Scraping is brittle. Websites change layouts, class names, or structure. Build monitoring for “failed scrapes” and unexpected results, and set up alerts. - Legal & compliance awareness.
Just because data is publicly accessible doesn’t mean it’s legal to scrape without restrictions. Know the terms of service and relevant laws (e.g., GDPR, data use policies). - Data quality & cleaning.
Raw scraped data is rarely clean. Deduplicate, validate, and normalize data after extraction to ensure it’s usable.
6. Future Trends in Web Scraping
Looking ahead, certain patterns are emerging in how people talk about and build scrapers:
- Headless browser APIs, like Playwright Cloud, are getting more use: they make JS rendering easier and more scalable.
- Serverless scraping is growing: running scraping jobs as serverless functions allows for cost-effective scaling.
- AI-driven data extraction: tools/services are using machine learning to identify and extract structured data from pages with minimal configuration.
- Ethical scraping practices are gaining more attention: as companies rely on large-scale scraping, compliance and data-use ethics are more central than ever.
Choosing Your Web Scraping Path
So – how are people doing web scraping these days? The short answer: it depends.
- Many developers still build custom scrapers using Python libraries like BeautifulSoup, Scrapy, or browser automation tools like Selenium – especially when they need full control, custom logic, or aren’t dealing with very large scales.
- But there’s a growing shift toward managed services and APIs (Grepsr, Zyte, Bright Data, ScrapingBee, etc.) for teams who want to skip infrastructure headaches and focus on the data.
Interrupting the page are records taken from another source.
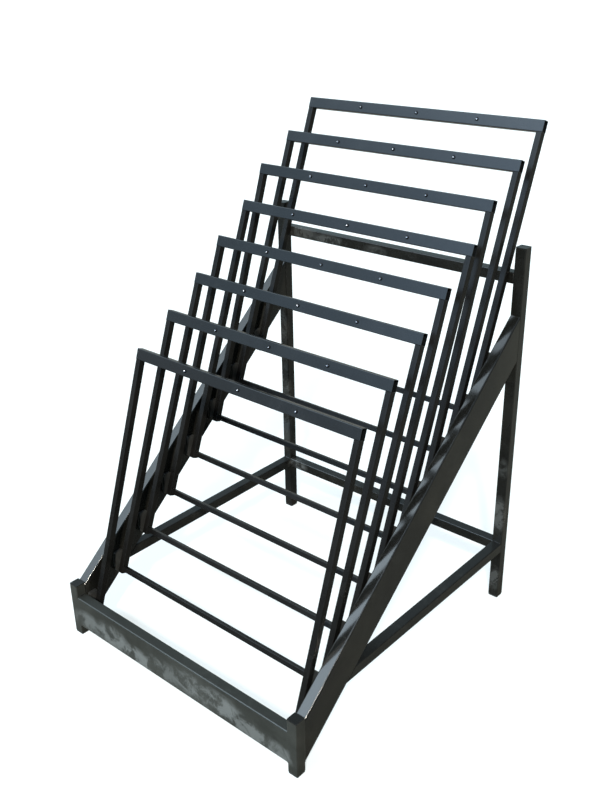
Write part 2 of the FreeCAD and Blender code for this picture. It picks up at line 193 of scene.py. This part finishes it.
# Grain of the paint. Noises: scale, detail, roughness and distortion; ramps: dark and light end
paintGrain = {
    "cloud": (7.0, 6.0, 0.60, 0.6),          # where the film is thick
    "cloudRamp": (0.36, 0.70),
    "paintedTopShade": 0.8,                        # painted shade: faces that look up lose the lighter film and come out darker
    "streaks": (26.0, 9.0, 0.68, 1.6),       # rub marks
    "streakRamp": (0.47, 0.74),
    "patches": (5.3, 2.0, 0.50, 0.4),        # where they gather
    "patchRamp": (0.46, 0.66),
    "torn": (24.0, 10.0, 0.72, 0.5),         # ragged outline of the smudges
    "tornRamp": (0.43, 0.56),
    "tornFloor": 0.12,
    "grit": (210.0, 5.0, 0.70, 0.0),         # breaks up the worn edges
    "gritRamp": (0.42, 0.66),
    "edgeWidth": 0.0016,
    "peel": (330.0, 2.0, 0.50, 0.0),
    "ripple": (60.0, 2.0, 0.50, 0.0),
    "rippleShare": 1.6,
    "bumpStrength": 0.6,
    "dullFilm": 0.55,                        # how much film and rub marks roughen the gloss
    "dullRubs": 0.90,
}


def grainMask(tree, place, kind, ramp, floor=0.0):
    # a noise of the paint's grain, spread between its ramp's two ends
    low, high = paintGrain[ramp]
    return rampNode(tree, noise(tree, place, *paintGrain[kind]), ((low, floor), (high, 1.0)))


def makePaint(name, look, smudges=()):
    # black enamel over steel: dull film (on the panel partly a painted reflection of the floor), left off the tops
    # as painted shade, rub marks, smudges, worn edges and orange peel
    material = newMaterial(name)
    tree = material.node_tree
    place = objectPlace(tree)
    cloud = noise(tree, place, *paintGrain["cloud"])
    low, high = paintGrain["cloudRamp"]
    # painted shade: the film fades away on faces that look up, so the tops read darker
    facing = addNode(tree, "ShaderNodeNewGeometry").outputs["Normal"]
    rise = addNode(tree, "ShaderNodeSeparateXYZ", {"Vector": facing}).outputs["Z"]
    topShade = mathNode(tree, "MULTIPLY", rise, paintGrain["paintedTopShade"], clamp=True)
    filmAndSheen = mathNode(tree, "SUBTRACT", rampNode(tree, cloud, ((low, 0.0), (high, 1.0))), topShade, clamp=True)
    colour = mixColour(tree, filmAndSheen, look["black"], look["filmAndSheen"])
    rubs = mathNode(tree, "MULTIPLY", grainMask(tree, place, "streaks", "streakRamp"),
                    grainMask(tree, place, "patches", "patchRamp"))
    rubs = mathNode(tree, "MULTIPLY", rubs, look["rubAmount"])
    if smudges:
        torn = grainMask(tree, place, "torn", "tornRamp", paintGrain["tornFloor"])
        scuffs = mathNode(tree, "MULTIPLY", torn, smudgeMask(tree, place, smudges))
        rubs = mathNode(tree, "MAXIMUM", rubs, scuffs)
    colour = mixColour(tree, rubs, colour, look["rub"])
    wear = mathNode(tree, "MULTIPLY", edgeMask(tree, paintGrain["edgeWidth"]),
                    grainMask(tree, place, "grit", "gritRamp"))
    colour = mixColour(tree, mathNode(tree, "MULTIPLY", wear, look["wearAmount"]), colour, look["wear"])
    low, high = look["roughness"]
    dull = mathNode(tree, "ADD", mathNode(tree, "MULTIPLY", cloud, paintGrain["dullFilm"]),
                    mathNode(tree, "MULTIPLY", rubs, paintGrain["dullRubs"]))
    rough = mathNode(tree, "MULTIPLY_ADD", dull, high - low, low)
    peel = noise(tree, place, *paintGrain["peel"])
    ripple = noise(tree, place, *paintGrain["ripple"])
    height = mathNode(tree, "ADD", peel, mathNode(tree, "MULTIPLY", ripple, paintGrain["rippleShare"]))
    bump = addNode(tree, "ShaderNodeBump", {
        "Strength": paintGrain["bumpStrength"], "Distance": look["peel"], "Height": height})
    shader = addNode(tree, "ShaderNodeBsdfPrincipled", {
        "Base Color": colour, "Roughness": rough, "IOR": 1.5, "Specular IOR Level": look["gloss"],
        "Normal": bump.outputs["Normal"]})
    addNode(tree, "ShaderNodeOutputMaterial", {"Surface": shader.outputs[0]})
    return material


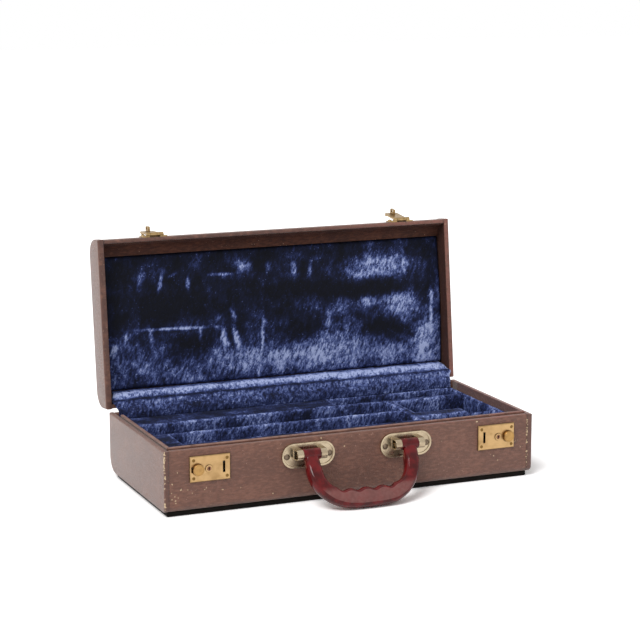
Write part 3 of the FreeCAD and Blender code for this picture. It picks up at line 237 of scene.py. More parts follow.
# lays colours over one another, each where its mask is
def layered(tree, tone, layers):
    for mask, colour in layers:
        tone = addNode(tree, "Mix", asColour, {0: mask, 6: tone, 7: colour}, 2)
    return tone


# leathercloth: cotton cloth coated and embossed with a fine pebble, so it is satin, dull in the creases,
# pale grey where light grazes it, and rubbed to the cloth at rims and corners
leather = {
    "body": "764C3C", "deep": "643F32", "fine": "865C4B", "rim": "7A5244", "rimRight": "8A5448", "bare": "D8BE98",
    "strip": "4A2D29", "dirt": "3A211B", "speckTone": "C9A48E", "haze": "E4EAEC",
    "pebble": 0.8,  # drawn about twice as coarse as it is, to show
    "pore": 0.3, "crease": 2.2, "mottle": 26, "fleck": 1.3, "speck": 3.4, "relief": 0.34,
    "stripFrom": 180.8, "seamAt": 180.5, "seamWide": 0.9, "front": -81, "rimPatch": 6, "cornerPatch": 8, "strewn": 38,
}
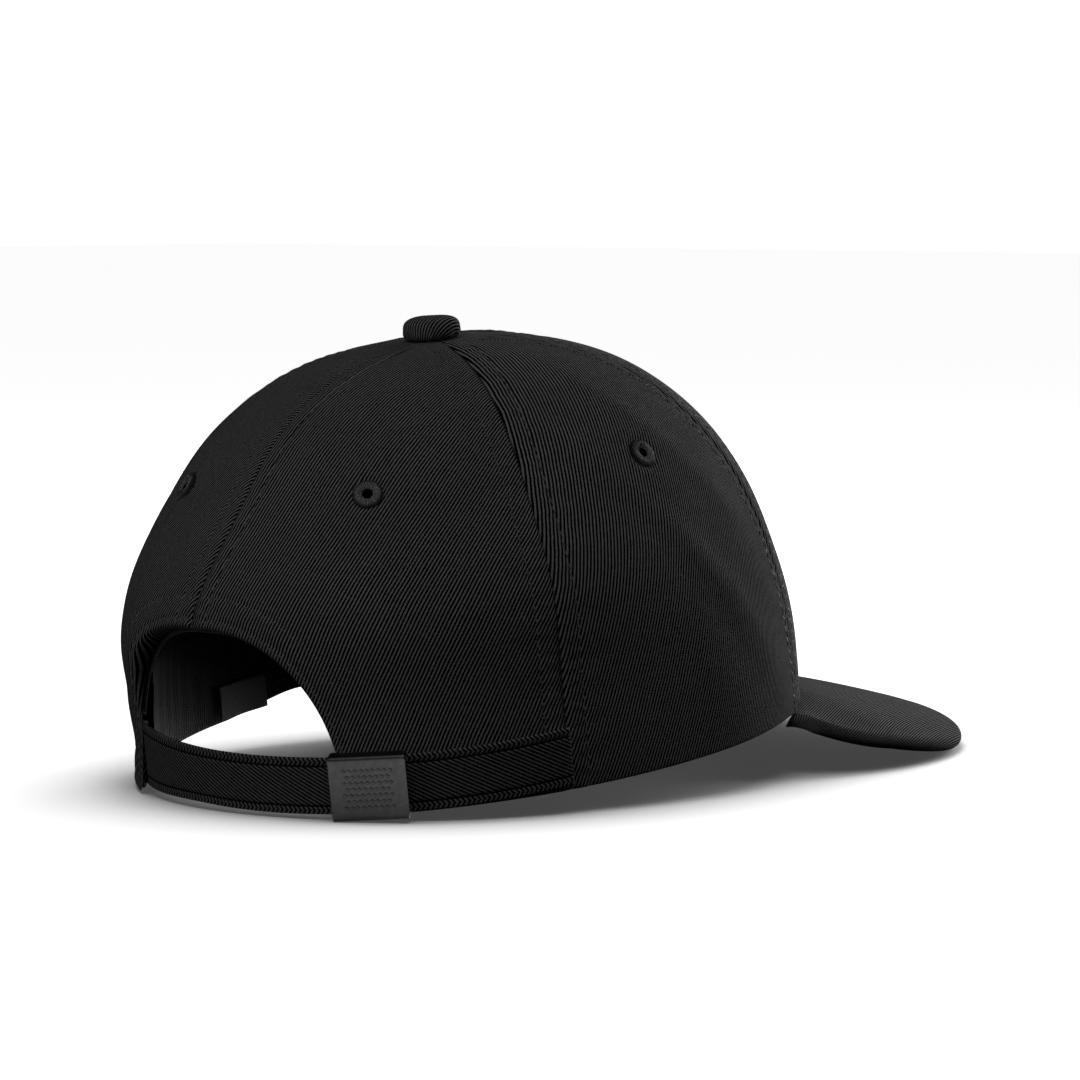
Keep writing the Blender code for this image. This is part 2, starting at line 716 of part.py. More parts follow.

- Hybrid models are also common: combining in-house scraping logic with service-based proxy infrastructure or JS rendering.
The right choice depends on your use case, scale, technical resources, and how much maintenance you’re willing to do. Whatever route you pick, it’s smart to think ahead: plan for IP rotation, error handling, and monitoring so your scraper doesn’t break or cause unintended strain.